La democracia es un acto de fe que debería ponerse en duda, no necesariamente para sustituirla o destruirla, puede que incluso sirva para reforzarla. Pero se teme hablar contra la democracia, porque algunos individuos lo relacionan como un atentado a lo que dicen que representa. E incluso, más ridículo aún, los gobernantes han usado el eslogan: “atentado a la democracia” cuando hablan de terrorismo o para crear un enemigo público contra el cual, según ellos, la sociedad debería unirse. La democracia se ha convertido en una herramienta por medio del cual un individuo que pueda mover masas pueda ser elegido, con o sin preparación para el cargo. Esto debería ser una de las razones por las cuales la democracia debe ser cuestionada. Pues implica no solo poder elegir individuos que no están preparados para sus cargos, sino que individuos que no están capacitados para pensar de manera crítica elijan los representantes de dichos cargos. Para que la democracia sea realmente práctica, el Estado debería garantizar educación y formación política que posibilite el pensamiento crítico. Pero el Estado dudosamente querrá ser criticado, de ahí que la desigualdad sea también una herramienta política. Pues mediante la desigualdad social el Estado puede polarizar opiniones, influenciando de esta forma, intencionalmente o no, la democracia.
Bibliografía
- Brennan, J. (2016). Against Democracy. Princeton University Press.

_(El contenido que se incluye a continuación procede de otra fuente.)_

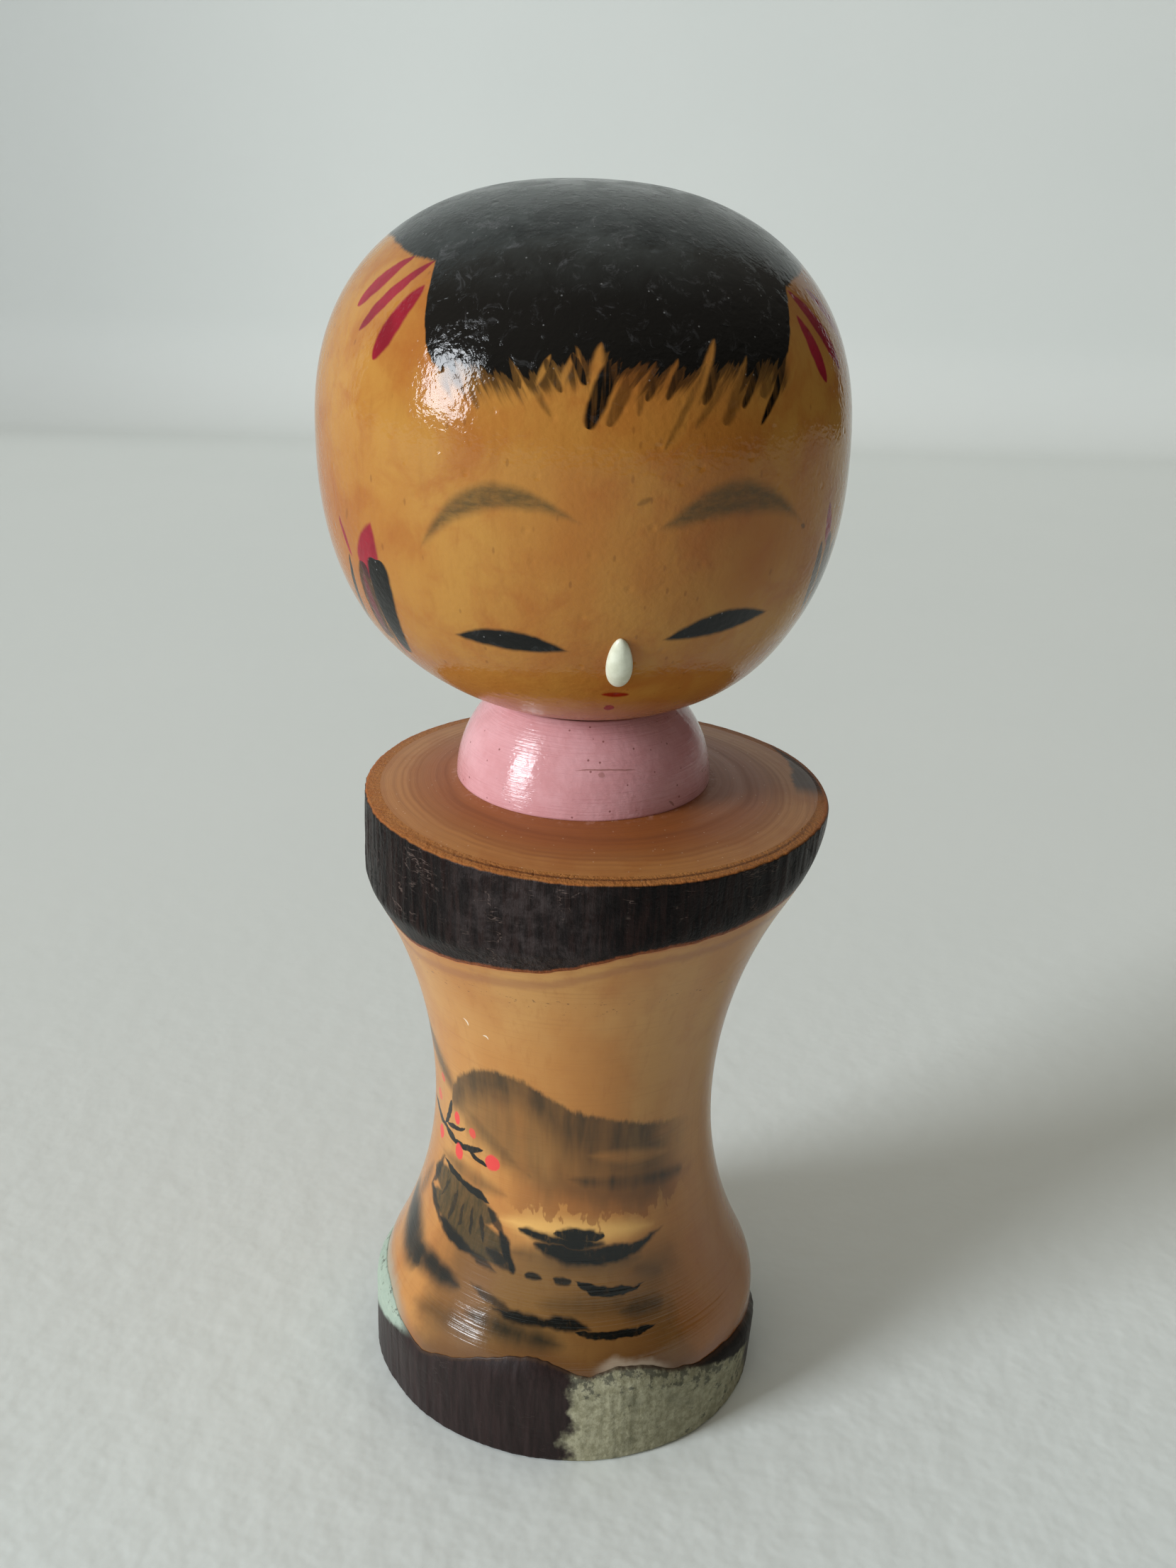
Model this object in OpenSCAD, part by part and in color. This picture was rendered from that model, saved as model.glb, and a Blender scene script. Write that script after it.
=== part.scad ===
// Wooden doll turned from a natural branch. The bark is left on at the shoulder and at the foot,
// a painted collar makes the neck, and the head turns on a peg hidden inside.
// Millimetres. +Z is up, the face looks along -Y, and the origin is where the turning axis
// meets the plane that the foot stands on.

/* [Branch] */
// Height of the body, from the foot to the seat of the neck collar
body_h = 68; // [64:1:72]
// Outer radius of the branch at the foot, bark included
branch_foot_r = 20.4; // [20:0.1:21]
// Outer radius of the branch at the shoulder, bark included
branch_shoulder_r = 22.4; // [22:0.1:23]
// Sideways drift of the branch between its foot and its shoulder
branch_drift = 1.3; // [0:0.1:1.6]
// Radius of the bare wood at the foot
wood_foot_r = 19.5; // [19:0.1:19.7]
// Radius of the bare wood at the shoulder
wood_shoulder_r = 20.8; // [20.5:0.1:21]

/* [Foot bark] */
// Height of the foot bark's upper edge, taken at the axis
foot_bark_z = 8.7; // [8:0.1:9.4]
// Slope of that edge up towards the front, in degrees
foot_bark_front_lean = 9.6; // [6:0.2:12]
// Slope of that edge down towards +X, in degrees
foot_bark_side_lean = 5.8; // [3:0.2:8]

/* [Turned waist] */
// Radius of the body at its narrowest
waist_r = 14.5; // [14:0.1:15]
// Height of the narrowest place
waist_z = 32.5; // [31:0.5:34]
// Radius of the scoop above the narrowest place
scoop_upper_r = 52; // [50:1:54]
// Radius of the scoop below the narrowest place
scoop_lower_r = 44; // [42:1:46]
// Fall of the shoulder from the collar's seat out to the rim
shoulder_fall = 1.6; // [1:0.1:2]
// Bevel round the foot
foot_bevel = 0.5; // [0.3:0.1:0.8]

/* [Neck] */
// Radius of the collar where it sits on the shoulder
collar_r = 12.3; // [12:0.1:12.6]
// Height that the collar's curve would reach on the axis
collar_crown = 11.3; // [11:0.1:11.6]
// Radius of the peg
peg_r = 3; // [2.5:0.25:3.5]
// Depth of the peg in the body
peg_depth_body = 14; // [10:1:18]
// Depth of the peg in the head
peg_depth_head = 13; // [10:1:16]
// Radial clearance between the peg and the head's bore
peg_clearance = 0.05; // [0.02:0.01:0.08]
// Gap between the head and the collar's dished top
head_gap = 0.2; // [0.15:0.05:0.3]

/* [Head] */
// Radius of the head at its widest
head_r = 23.9; // [23:0.1:24.5]
// Height of the widest place above the foot
head_z = 100.7; // [100:0.1:101.4]
// Height of the crown above the widest place
head_rise = 21.7; // [21:0.1:22.4]
// Depth of the chin side below the widest place
head_drop = 25.3; // [25:0.1:25.6]
// Squareness of the outline: 2 is an ellipse, and more is fuller
head_fullness = 2.35; // [2.2:0.05:2.5]

/* [Face] */
// Turn of the face from -Y towards +X, in degrees
face_turn = 6.8; // [0:0.1:12]
// Height of the middle of the nose
nose_z = 85.9; // [84:0.1:88]
// Length of the nose
nose_l = 5.8; // [5:0.1:7]
// Largest radius of the nose
nose_r = 1.1; // [0.9:0.05:1.4]
// Fullness of the nose's lower end compared with its upper end
nose_drop_shape = 0.25; // [0:0.05:0.4]

/* [Hidden] */
$fn = 96;

// Reach of the cutting shapes beyond the branch
margin = 4;
// Steps along a turned outline, and the angle between points on the head's outline
scoop_steps = 14;
outline_angle = 3;
// Bevel on the peg's ends and at the mouth of a bore
peg_bevel = 0.6;
// Air left past the peg's end in the head
bore_spare = 1;

waist_top_z = body_h - shoulder_fall;
drift_tilt = atan(branch_drift / body_h);
head_bottom_z = head_z - head_drop;
peg_bottom_z = body_h - peg_depth_body;
peg_top_z = head_bottom_z + peg_depth_head;

// Radius of the scooped waist at height z
function scoop_r(z) = z > waist_z ? scoop_upper_r : scoop_lower_r;
function waist_at(z) = waist_r + scoop_r(z) - sqrt(pow(scoop_r(z), 2) - pow(z - waist_z, 2));

// Radius of the head at height dz above its widest place, used to seat the nose on it
function head_depth(dz) = dz > 0 ? head_rise : head_drop;
function head_at(dz) =
    head_r * pow(1 - pow(abs(dz) / head_depth(dz), head_fullness), 1 / head_fullness);

// Points of the head's outline from the underside up to the crown, grown by gap
function curve(v) = pow(v, 2 / head_fullness);
function head_point(t, gap) = [
    (head_r + gap) * curve(cos(t)),
    head_z + (t > 0 ? head_rise + gap : -head_drop - gap) * curve(abs(sin(t)))
];

module head_outline(gap = 0) {
    polygon([for (t = [-90 : outline_angle : 90]) head_point(t, gap)]);
}

// Everything that the turning tool leaves of the body: the scooped waist, the sloping shoulder
// and the bevelled foot. Its radius passes the branch where the branch stays unturned.
module turned_envelope() {
    low_z = foot_bevel + 1;
    step = (waist_top_z - low_z) / scoop_steps;
    rim_r = waist_at(waist_top_z);
    rotate_extrude()
        polygon(concat(
            [[0, 0], [branch_foot_r - foot_bevel, 0], [branch_foot_r + 1, low_z]],
            [for (i = [0 : scoop_steps]) [waist_at(low_z + i * step), low_z + i * step]],
            [[collar_r, body_h], [0, body_h]]
        ));
}

// The branch as a leaning cone, longer than the body at both ends
module branch(foot_r, shoulder_r) {
    slope = (shoulder_r - foot_r) / body_h;
    rotate([0, drift_tilt, 0])
        translate([0, 0, -margin])
            cylinder(
                h = body_h + 2 * margin,
                r1 = foot_r - slope * margin,
                r2 = shoulder_r + slope * margin
            );
}

// The unturned skin of the branch between two heights
module bark(low_z, high_z) {
    intersection() {
        turned_envelope();
        difference() {
            branch(branch_foot_r, branch_shoulder_r);
            branch(wood_foot_r, wood_shoulder_r);
        }
        translate([0, 0, low_z])
            cylinder(h = high_z - low_z, r = branch_shoulder_r + margin);
    }
}

// Hourglass of bare wood with the peg's blind hole in its top
module body() {
    color("peru")
        difference() {
            intersection() {
                turned_envelope();
                branch(wood_foot_r, wood_shoulder_r);
            }
            translate([0, 0, peg_bottom_z])
                cylinder(h = peg_depth_body + margin, r = peg_r);
        }
}

module shoulder_bark() {
    color("dimgray")
        bark(waist_z, body_h + margin);
}

// The foot's bark ends at a slanting edge, highest at the front
module foot_bark() {
    color("darkslategray")
        difference() {
            bark(-margin, waist_z);
            translate([0, 0, foot_bark_z])
                rotate([-foot_bark_front_lean, foot_bark_side_lean, 0])
                    cylinder(h = waist_z, r = 2 * branch_foot_r);
        }
}

// Bell-shaped collar, bored for the peg and dished on top to follow the head
module neck_collar() {
    color("lightpink")
        difference() {
            rotate_extrude()
                difference() {
                    polygon(concat(
                        [[0, body_h]],
                        [for (t = [0 : outline_angle : 90])
                            [collar_r * cos(t), body_h + collar_crown * sin(t)]]
                    ));
                    head_outline(head_gap);
                }
            translate([0, 0, body_h - margin])
                cylinder(h = collar_crown + 2 * margin, r = peg_r);
        }
}

// Dowel glued in the body and the collar, with bevelled ends
module neck_peg() {
    color("burlywood")
        rotate_extrude()
            polygon([
                [0, peg_bottom_z],
                [peg_r - peg_bevel, peg_bottom_z],
                [peg_r, peg_bottom_z + peg_bevel],
                [peg_r, peg_top_z - peg_bevel],
                [peg_r - peg_bevel, peg_top_z],
                [0, peg_top_z]
            ]);
}

// Full round head with the blind bore that it turns on
module head() {
    bore_depth = peg_depth_head + bore_spare;
    color("tan")
        difference() {
            rotate_extrude()
                head_outline();
            translate([0, 0, head_bottom_z - margin])
                cylinder(h = bore_depth + margin, r = peg_r + peg_clearance);
        }
}

// Drop-shaped bead laid along the curve of the face
module nose() {
    half = nose_l / 2;
    upper = [head_at(nose_z + half - head_z), nose_z + half];
    lower = [head_at(nose_z - half - head_z), nose_z - half];
    lean = atan2(upper.x - lower.x, upper.y - lower.y);
    seat_r = head_at(nose_z - head_z);
    color("white")
        difference() {
            rotate([0, 0, face_turn])
                translate([0, -seat_r, nose_z])
                    rotate([lean, 0, 0])
                        rotate_extrude()
                            polygon([for (t = [0 : 2 * outline_angle : 180])
                                [nose_r * sin(t) * (1 - nose_drop_shape * cos(t)), half * cos(t)]]);
            rotate_extrude()
                head_outline();
        }
}

body();
shoulder_bark();
foot_bark();
neck_collar();
neck_peg();
head();
nose();
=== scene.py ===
"""Looks of a bark-edged wooden doll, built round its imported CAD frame. Lengths are in millimetres until
a mesh is made, heights are above the foot, and azimuths are degrees from the front (-Y) towards +X."""

import math

import bpy
import numpy as np
from mathutils import Matrix, Vector, noise


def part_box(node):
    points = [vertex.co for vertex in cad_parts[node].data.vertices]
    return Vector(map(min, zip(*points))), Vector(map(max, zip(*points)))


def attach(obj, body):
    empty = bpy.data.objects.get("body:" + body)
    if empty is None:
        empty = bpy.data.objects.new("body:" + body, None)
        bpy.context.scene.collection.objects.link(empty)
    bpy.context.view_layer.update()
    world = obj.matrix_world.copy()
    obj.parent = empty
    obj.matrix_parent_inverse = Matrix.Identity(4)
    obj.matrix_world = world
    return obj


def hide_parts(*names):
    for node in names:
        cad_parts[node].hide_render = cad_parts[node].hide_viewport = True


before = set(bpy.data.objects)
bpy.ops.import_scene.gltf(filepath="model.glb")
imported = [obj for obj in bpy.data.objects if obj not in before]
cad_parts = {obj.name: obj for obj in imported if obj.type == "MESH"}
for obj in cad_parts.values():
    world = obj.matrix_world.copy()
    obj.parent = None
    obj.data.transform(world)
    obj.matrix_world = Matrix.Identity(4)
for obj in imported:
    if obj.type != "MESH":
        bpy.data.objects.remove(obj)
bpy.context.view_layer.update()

MM = 0.001

# -------- dimensions, from the frame where possible


def corners(node):
    """Lowest and highest corner of a CAD node, in millimetres."""
    low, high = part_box(node)
    return np.array(low) / MM, np.array(high) / MM


head_low, head_high = corners("head")
collar_low, collar_high = corners("neck_collar")
peg_low, peg_high = corners("neck_peg")

BODY_H = corners("body")[1][2]
HEAD_R = (head_high[0] - head_low[0]) / 2
HEAD_WIDEST = 0.538
HEAD_Z = head_low[2] + HEAD_WIDEST * (head_high[2] - head_low[2])
HEAD_RISE = head_high[2] - HEAD_Z
HEAD_DROP = HEAD_Z - head_low[2]
HEAD_FULLNESS = 2.35
BORE_TOP = peg_high[2] + 1.0
COLLAR_R = (collar_high[0] - collar_low[0]) / 2
COLLAR_CROWN = 11.3
COLLAR_LIFT = 0.02
NOSE_DEPTH = 1.0
NOSE_SUNK = 0.25
HEAD_GAP = 0.2
PEG_R = (peg_high[0] - peg_low[0]) / 2
PEG_CLEARANCE = 0.05

WAIST_R = 14.5
WAIST_Z = 32.5
SCOOP_UPPER_R = 52.0
SCOOP_LOWER_R = 44.0
SHOULDER_TURNED_R = 23.9
SHOULDER_BLEND = 2.8
FOOT_TURNED_R = 20.15
FOOT_BLEND = 1.0
BRANCH_FOOT_R = 20.4
BRANCH_SHOULDER_R = 22.4
BRANCH_DRIFT = 1.3
SHOULDER_SLOPE = 0.157
BARK_THICKNESS = 1.5
BARK_STEP = 0.05
BARK_INSET = 0.3
RIM_ROUNDING = 0.12
SEAM = 0.02
FOOT_RELIEF = 0.5
PITH = (1.3, -0.6)

# The turned head stands a little to the left of its peg, and leans on from there
LEAN_START_Z = 76.5
LEAN_END_Z = 86.0
LEAN_SHIFT = 0.745
LEAN_SLOPE = 0.0113

# Points round each piece, and rings along its longest surface
BODY_COLUMNS, BODY_RINGS = 420, 150
SHOULDER_COLUMNS, SHOULDER_RINGS, CUT_RINGS = 900, 62, 10
FOOT_COLUMNS, FOOT_RINGS = 900, 70
HEAD_COLUMNS, HEAD_RINGS = 480, 176
COLLAR_COLUMNS, COLLAR_RINGS, DISH_RINGS = 360, 120, 14
UNDER_STEPS = 200
NOSE_COLUMNS, NOSE_RINGS = 64, 41

# Where the noise of each ragged bark edge is read, so that wood and bark share one edge
SHOULDER_SEED = 60.0
FOOT_SEED = 8.0

# Lower edge of the shoulder bark and upper edge of the foot bark: (azimuth, height)
SHOULDER_EDGE = [
    (-180, 58.6), (-140, 58.2), (-110, 57.6), (-90, 57.4), (-72, 56.3), (-53, 55.0), (-30, 55.8),
    (-11, 56.5), (-2, 57.4), (6, 58.5), (14, 59.3), (30, 59.8), (55, 60.4), (90, 60.6), (135, 59.6),
]
FOOT_EDGE = [
    (-180, 6.5), (-140, 8.4), (-108, 10.2), (-90, 10.8), (-76, 10.9), (-67, 10.3), (-61, 9.4), (-55, 8.7),
    (-48, 8.4), (-38, 9.7), (-23, 11.6), (-8, 12.4), (6, 10.9), (15, 11.6), (25, 10.8), (35, 9.4), (54, 8.6),
    (74, 7.4), (95, 5.6), (140, 5.2),
]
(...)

- Cikara, M., & Van Bavel, J. (2014). The neuroscience of intergroup relations. Perspectives on Psychological Science, 9 (3), 245-274.
- Keane, J. (2009). The life and death of democracy. Simon & Schuster.
- Van Bavel, J., & Packer, D. (2021). The Power of Us: Harnessing Out Shared Identities to Improve Performance, Increase Cooperation, and Promote Social Harmony. Little, Brown Spark.